For more details on how FlowCal.gate.density2d() works, consult the section on fundamentals of density gating.

Plotting 2D Gates¶

Finally, we will see a better way to visualize the result of applying a 2D gate. First, we will use density gating again, but this time we will do it a little differently.

>>> density_gate_output = FlowCal.gate.density2d(s_g1,
...                                              channels=['FSC', 'SSC'],
...                                              gate_fraction=0.75,
...                                              full_output=True)
>>> s_g5    = density_gate_output.gated_data
>>> m_g5    = density_gate_output.mask
>>> contour = density_gate_output.contour

The extra argument, full_output, is available in every function in FlowCal.gate. It instructs a gating function to return additional output arguments with information about the gating process. The second output argument is always a mask (extracted here from the Density2dGateOutput namedtuple using its field name), which is a boolean array that indicates which events from the original FCSData object are being retained by the gate. Two-dimensional gating functions have a third output argument: a contour surrounding the gated region, which we will now use for plotting.

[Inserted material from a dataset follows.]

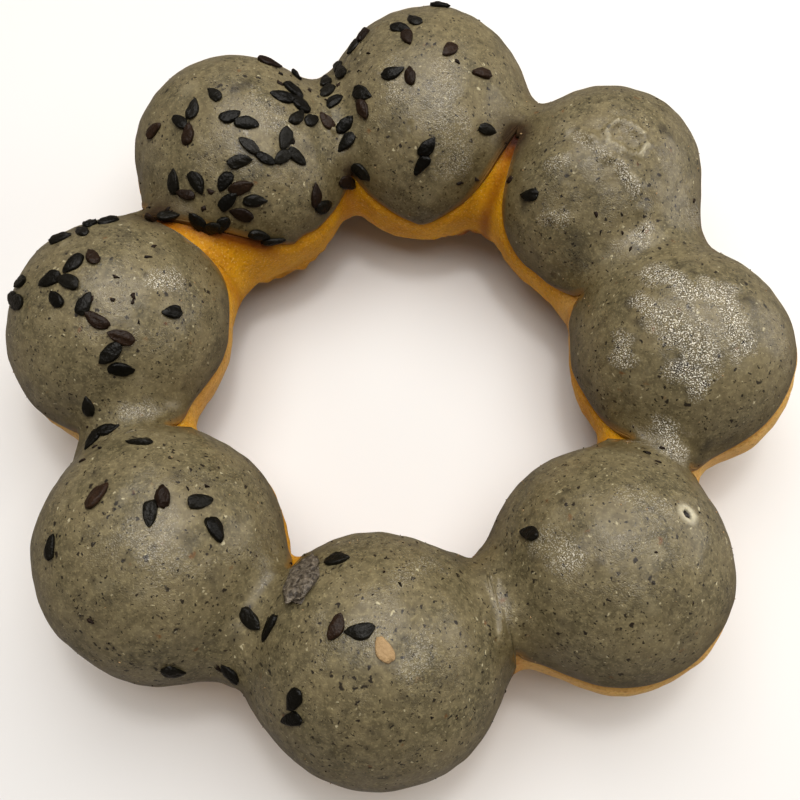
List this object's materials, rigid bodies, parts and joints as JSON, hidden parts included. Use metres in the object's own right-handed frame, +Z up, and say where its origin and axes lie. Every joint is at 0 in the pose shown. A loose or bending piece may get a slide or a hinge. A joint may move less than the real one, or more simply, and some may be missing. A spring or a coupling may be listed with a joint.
{
  "type": "doughnut",
  "caption": "Ring doughnut of joined round dough balls, its top half under a thin grey glaze with whole seeds stuck in it.",
  "frame": {"origin": "middle of the doughnut's bounding box, on the surface it rests on", "axes": "+Z up through the hole, glazed side up; +Y points away from the viewer of the picture, +X to the right"},
  "size_m": [0.0947, 0.1003, 0.0267],
  "materials": {
    "fried_dough": "matt, slightly oily fried crust, golden brown",
    "grey_sesame_glaze": "satin set sugar glaze, warm grey, full of ground black sesame, with black seeds"
  },
  "bodies": {
    "root": {"dough_ring": "fried_dough", "sesame_glaze": "grey_sesame_glaze"}
  },
  "joints": []
}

The function FlowCal.plot.density_and_hist() was introduced in the plotting tutorial to produce plots of a single FCSData object. But it can also be used to plot the result of a gating step, showing the data before and after gating, and the gating contour. Let’s use this ability to show the result of the density gating process.

>>> FlowCal.plot.density_and_hist(s_g1,
...                               gated_data=s_g5,
...                               gate_contour=contour,
...                               density_channels=['FSC', 'SSC'],
...                               density_params={'mode':'scatter'},
...                               hist_channels=['FL1'])
>>> plt.tight_layout()
>>> plt.show()

../_images/python_tutorial_gate_density_2.png

We can now observe the gating contour right on top of the ungated data, and see which events were kept and which ones were left out. In addition, we can visualize how gating affected the other channels.